The U.S. didn’t need to be an “empire builder” like Britain. It could have simply established good trade relations and not butted-in the business of other countries. Let’s remember that Osama bin Laden became the bitter enemy of the U.S. when it placed “infidel” troops in the Muslim “holy land” of Saudi Arabia. Let’s remember that Iran became the implacable enemy of this country when it helped overthrow a democratic government in the 1950s and put in place an unpopular shah who maintained power through a Gestapo-like secret service.

The U.S.’ only successes in international occupation was after World War II, when it helped Germany and Japan to reshape their political cultures, made easier because these countries were already economically and culturally-advanced, where political culture could be changed with the help of American-made goods, which obviously was of significant economic benefit to the U.S. But that could only have been for a brief period as these countries’ economies became more self-sufficient and they established their own trade relationships.

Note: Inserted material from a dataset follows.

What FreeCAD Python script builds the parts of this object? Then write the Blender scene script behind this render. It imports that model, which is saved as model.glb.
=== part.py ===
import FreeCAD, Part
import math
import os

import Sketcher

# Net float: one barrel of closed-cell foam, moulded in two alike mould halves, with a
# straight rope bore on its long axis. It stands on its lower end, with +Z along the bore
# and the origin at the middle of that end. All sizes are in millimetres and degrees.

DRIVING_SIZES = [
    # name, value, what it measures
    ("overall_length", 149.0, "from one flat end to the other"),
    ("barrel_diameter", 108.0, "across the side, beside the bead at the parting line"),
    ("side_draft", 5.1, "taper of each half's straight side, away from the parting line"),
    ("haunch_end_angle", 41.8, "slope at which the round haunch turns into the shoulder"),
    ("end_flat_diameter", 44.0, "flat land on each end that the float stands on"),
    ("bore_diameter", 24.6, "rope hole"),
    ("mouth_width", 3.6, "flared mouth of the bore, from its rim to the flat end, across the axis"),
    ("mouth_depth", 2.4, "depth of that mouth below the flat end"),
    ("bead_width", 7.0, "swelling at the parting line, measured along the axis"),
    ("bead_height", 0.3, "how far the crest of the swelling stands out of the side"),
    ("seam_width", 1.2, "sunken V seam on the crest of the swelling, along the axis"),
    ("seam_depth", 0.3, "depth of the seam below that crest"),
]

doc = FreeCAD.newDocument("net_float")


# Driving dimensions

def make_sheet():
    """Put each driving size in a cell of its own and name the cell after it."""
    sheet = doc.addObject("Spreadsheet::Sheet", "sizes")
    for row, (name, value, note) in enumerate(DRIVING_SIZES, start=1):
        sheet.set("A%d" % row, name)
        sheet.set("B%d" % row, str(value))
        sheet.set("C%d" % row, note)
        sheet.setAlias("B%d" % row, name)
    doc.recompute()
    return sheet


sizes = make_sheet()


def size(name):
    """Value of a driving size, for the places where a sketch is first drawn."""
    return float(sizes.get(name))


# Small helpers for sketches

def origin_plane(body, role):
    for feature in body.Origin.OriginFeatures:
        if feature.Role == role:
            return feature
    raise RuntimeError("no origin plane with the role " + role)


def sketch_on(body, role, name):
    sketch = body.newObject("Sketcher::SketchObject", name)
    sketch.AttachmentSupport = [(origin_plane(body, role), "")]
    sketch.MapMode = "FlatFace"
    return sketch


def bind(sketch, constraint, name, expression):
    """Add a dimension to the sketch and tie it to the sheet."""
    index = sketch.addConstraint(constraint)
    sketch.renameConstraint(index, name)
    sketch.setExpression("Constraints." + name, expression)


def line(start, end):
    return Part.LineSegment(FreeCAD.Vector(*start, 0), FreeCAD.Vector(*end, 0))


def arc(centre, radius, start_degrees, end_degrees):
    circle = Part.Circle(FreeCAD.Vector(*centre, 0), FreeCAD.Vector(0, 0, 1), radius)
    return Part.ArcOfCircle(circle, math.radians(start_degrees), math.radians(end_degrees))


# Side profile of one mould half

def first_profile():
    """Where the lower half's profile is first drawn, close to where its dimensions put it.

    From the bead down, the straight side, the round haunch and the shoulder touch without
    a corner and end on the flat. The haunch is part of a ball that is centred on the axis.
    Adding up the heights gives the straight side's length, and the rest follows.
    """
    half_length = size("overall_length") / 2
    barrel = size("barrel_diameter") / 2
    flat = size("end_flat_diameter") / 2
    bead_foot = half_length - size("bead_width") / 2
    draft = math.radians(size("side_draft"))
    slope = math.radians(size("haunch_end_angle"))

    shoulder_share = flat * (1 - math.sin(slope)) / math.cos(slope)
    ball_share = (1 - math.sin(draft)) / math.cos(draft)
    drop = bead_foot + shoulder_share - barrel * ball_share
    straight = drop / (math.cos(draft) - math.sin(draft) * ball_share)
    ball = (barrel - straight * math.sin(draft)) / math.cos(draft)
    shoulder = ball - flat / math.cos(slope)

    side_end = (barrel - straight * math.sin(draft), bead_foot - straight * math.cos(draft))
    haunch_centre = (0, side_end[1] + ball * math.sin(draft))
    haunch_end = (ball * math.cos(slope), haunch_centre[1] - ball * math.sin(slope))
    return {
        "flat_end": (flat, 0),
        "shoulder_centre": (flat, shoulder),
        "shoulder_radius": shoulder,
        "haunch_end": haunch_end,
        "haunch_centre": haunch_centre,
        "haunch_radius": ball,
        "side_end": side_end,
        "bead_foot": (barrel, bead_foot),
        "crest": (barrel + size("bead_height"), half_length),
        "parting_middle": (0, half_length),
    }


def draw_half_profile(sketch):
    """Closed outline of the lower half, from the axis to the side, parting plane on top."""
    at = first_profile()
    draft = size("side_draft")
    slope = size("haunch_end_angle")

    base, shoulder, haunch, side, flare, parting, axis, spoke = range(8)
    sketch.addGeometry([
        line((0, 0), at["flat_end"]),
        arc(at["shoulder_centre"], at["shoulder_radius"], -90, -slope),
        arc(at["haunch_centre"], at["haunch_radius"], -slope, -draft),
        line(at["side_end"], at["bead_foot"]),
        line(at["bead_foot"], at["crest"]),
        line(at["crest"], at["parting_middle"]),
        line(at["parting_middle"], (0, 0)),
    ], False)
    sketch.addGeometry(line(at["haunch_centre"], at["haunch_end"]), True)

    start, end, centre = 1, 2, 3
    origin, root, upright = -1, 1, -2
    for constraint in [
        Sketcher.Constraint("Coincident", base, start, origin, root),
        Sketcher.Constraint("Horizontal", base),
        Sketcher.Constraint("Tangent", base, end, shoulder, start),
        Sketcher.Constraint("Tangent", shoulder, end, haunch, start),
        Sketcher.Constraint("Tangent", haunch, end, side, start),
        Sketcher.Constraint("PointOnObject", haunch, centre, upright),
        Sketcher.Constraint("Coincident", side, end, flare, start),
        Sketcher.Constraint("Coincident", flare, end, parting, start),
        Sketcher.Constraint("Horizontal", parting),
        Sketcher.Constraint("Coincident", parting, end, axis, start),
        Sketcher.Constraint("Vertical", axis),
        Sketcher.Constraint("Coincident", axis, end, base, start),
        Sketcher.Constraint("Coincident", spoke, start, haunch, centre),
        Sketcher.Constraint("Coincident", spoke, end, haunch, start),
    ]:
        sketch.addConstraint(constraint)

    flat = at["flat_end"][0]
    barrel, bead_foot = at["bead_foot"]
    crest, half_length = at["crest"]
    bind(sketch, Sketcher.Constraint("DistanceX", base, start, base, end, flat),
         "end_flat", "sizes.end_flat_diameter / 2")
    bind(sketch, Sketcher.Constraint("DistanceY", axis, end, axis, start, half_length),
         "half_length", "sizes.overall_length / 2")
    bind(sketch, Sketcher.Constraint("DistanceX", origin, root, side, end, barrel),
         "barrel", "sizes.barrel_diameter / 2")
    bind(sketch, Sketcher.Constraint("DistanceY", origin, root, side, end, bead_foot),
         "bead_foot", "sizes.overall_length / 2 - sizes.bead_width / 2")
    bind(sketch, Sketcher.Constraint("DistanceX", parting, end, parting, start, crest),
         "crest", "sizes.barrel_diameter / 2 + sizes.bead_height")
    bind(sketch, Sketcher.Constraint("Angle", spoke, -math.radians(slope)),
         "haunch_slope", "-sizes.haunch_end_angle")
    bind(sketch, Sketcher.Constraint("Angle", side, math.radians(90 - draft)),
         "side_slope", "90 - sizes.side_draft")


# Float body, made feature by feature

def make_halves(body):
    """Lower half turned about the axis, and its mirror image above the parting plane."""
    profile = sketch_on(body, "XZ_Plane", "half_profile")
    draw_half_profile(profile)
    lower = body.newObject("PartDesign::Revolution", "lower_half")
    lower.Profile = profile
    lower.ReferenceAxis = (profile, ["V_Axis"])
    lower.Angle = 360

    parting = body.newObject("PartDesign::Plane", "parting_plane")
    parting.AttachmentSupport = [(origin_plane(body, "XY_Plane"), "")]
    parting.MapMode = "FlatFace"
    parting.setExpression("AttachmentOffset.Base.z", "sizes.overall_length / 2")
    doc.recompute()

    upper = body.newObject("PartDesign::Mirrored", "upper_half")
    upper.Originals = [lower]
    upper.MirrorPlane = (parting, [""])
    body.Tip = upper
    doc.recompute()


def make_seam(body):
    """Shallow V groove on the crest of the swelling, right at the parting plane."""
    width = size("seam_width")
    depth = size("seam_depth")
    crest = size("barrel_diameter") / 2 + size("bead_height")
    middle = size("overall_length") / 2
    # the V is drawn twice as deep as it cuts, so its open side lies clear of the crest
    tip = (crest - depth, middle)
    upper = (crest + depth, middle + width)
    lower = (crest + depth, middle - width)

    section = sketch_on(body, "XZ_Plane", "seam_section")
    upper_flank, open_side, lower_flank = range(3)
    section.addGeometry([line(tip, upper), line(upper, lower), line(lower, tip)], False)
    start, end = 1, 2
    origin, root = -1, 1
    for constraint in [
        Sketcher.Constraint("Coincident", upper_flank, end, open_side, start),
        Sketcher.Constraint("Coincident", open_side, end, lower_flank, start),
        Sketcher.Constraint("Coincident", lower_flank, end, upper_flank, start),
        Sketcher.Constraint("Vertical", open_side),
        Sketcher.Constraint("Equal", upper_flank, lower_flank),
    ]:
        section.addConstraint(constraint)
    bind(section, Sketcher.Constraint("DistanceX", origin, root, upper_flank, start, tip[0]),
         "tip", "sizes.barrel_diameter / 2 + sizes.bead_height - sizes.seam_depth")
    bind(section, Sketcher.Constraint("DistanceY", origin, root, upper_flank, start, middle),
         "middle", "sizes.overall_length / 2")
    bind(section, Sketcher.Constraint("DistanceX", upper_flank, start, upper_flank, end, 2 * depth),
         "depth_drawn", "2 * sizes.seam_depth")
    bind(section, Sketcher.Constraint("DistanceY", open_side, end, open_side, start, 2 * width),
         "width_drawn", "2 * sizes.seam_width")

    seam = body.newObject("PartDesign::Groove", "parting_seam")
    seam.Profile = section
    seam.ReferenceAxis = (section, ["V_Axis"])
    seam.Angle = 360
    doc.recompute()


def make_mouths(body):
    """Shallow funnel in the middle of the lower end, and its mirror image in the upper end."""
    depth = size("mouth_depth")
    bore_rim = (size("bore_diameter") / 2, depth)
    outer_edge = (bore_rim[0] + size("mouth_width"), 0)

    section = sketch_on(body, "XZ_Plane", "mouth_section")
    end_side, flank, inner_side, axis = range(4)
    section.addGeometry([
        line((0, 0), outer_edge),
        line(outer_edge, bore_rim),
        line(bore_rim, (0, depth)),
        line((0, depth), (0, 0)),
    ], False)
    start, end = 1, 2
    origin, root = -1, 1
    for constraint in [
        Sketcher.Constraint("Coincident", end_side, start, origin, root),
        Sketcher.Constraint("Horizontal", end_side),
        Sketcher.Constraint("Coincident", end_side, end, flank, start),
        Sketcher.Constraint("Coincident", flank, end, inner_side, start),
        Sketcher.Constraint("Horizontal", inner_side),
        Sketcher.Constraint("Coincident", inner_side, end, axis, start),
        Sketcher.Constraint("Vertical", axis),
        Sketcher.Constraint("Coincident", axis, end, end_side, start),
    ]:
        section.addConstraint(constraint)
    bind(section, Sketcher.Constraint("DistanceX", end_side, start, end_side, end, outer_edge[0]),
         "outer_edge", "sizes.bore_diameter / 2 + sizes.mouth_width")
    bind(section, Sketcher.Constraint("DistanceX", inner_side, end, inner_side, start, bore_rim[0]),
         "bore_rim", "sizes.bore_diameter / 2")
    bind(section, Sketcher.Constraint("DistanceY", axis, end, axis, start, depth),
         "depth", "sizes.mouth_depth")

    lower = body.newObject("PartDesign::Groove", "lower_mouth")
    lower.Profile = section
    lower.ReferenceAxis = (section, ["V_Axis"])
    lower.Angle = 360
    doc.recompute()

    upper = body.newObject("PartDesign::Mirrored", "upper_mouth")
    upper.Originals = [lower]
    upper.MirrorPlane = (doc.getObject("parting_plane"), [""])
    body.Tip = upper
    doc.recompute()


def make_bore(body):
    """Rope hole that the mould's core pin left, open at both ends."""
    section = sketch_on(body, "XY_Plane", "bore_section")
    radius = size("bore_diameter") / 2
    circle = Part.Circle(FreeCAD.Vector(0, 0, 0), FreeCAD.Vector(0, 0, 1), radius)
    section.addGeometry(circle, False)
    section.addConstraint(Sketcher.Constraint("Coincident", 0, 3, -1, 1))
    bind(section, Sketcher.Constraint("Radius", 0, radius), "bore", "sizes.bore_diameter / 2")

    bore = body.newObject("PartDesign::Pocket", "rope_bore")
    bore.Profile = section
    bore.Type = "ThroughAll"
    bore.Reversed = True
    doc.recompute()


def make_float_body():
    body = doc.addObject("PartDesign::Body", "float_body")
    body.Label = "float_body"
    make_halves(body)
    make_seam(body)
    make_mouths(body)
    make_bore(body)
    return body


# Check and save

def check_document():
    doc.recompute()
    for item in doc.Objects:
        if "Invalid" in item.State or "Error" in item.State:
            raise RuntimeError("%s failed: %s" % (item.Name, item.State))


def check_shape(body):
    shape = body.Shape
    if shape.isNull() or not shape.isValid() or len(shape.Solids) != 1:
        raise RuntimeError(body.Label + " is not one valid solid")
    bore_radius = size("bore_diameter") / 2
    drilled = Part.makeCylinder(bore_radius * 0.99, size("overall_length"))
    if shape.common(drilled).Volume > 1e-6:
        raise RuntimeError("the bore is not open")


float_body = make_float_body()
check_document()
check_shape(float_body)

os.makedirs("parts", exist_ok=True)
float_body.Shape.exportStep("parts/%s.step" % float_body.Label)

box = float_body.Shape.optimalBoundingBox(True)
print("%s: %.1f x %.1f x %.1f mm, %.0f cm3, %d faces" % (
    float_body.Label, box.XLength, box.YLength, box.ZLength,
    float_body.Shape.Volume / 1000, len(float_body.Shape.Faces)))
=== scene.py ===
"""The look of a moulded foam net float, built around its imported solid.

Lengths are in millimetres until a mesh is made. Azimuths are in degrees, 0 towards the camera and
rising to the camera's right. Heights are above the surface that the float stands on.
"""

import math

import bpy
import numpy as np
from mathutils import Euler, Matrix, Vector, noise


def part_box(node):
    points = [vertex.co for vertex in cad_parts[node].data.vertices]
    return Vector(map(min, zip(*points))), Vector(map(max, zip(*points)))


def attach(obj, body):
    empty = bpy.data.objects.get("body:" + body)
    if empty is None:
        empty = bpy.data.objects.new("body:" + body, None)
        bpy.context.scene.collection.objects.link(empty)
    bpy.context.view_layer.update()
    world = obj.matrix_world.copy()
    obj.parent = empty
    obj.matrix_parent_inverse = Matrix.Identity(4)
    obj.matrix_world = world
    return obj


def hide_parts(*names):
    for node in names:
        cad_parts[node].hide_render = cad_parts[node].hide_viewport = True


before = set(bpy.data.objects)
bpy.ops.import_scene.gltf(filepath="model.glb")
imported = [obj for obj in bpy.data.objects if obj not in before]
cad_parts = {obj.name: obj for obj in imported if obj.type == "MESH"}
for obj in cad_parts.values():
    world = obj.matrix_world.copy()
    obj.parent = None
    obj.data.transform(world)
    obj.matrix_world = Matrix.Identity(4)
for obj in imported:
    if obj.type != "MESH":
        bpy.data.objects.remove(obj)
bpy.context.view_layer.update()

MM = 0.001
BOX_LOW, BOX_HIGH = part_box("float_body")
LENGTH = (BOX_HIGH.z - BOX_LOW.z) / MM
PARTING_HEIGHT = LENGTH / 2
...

China, on the other hand, has shown that keeping focus on its economy is far more beneficial than international adventurism. Yet Ferguson insists that in order for the U.S. to remain a world power, it must redouble its efforts to be a military power rather than simply as an economic power. It must convince China, for example, that it isn’t showing “weakness” by evacuating an expensive, pointless occupation of one country (Afghanistan), but that it is determined to show “strength” in opposing its international aggressions, such as ignoring the territorial claims of Japan and the Philippines in the South China Sea. Ferguson wrote this op-ed before the announcement of the AUKUS pact between the U.S., the UK and Australia, which aims to establish a military offset against potential Chinese military adventurism in the Pacific.

Yet there remains the “what-if.” Did the U.S. really need to be a military “superpower” to achieve its goals, which only led to the creation of huge deficits and impossible global “responsibilities”? Did we have to interfere with other countries’ affairs, if it meant we would experience the threat of international terrorism? There were of course “good wars,” such as World War II, where the U.S. was able to gain not just “moral” ascendency, but substantial economic benefit—at least for a while. But when the U.S. decided to interfere in countries where there was no economic benefit, and in countries whose social and religious culture could not be easily changed to accept a new political culture, there was nothing to be gained from all the expenditure. Ferguson claims that nothing matters unless there is the “threat” of credible military power behind it. But it never needed to come down to this; the “projection” of military power should have been enough.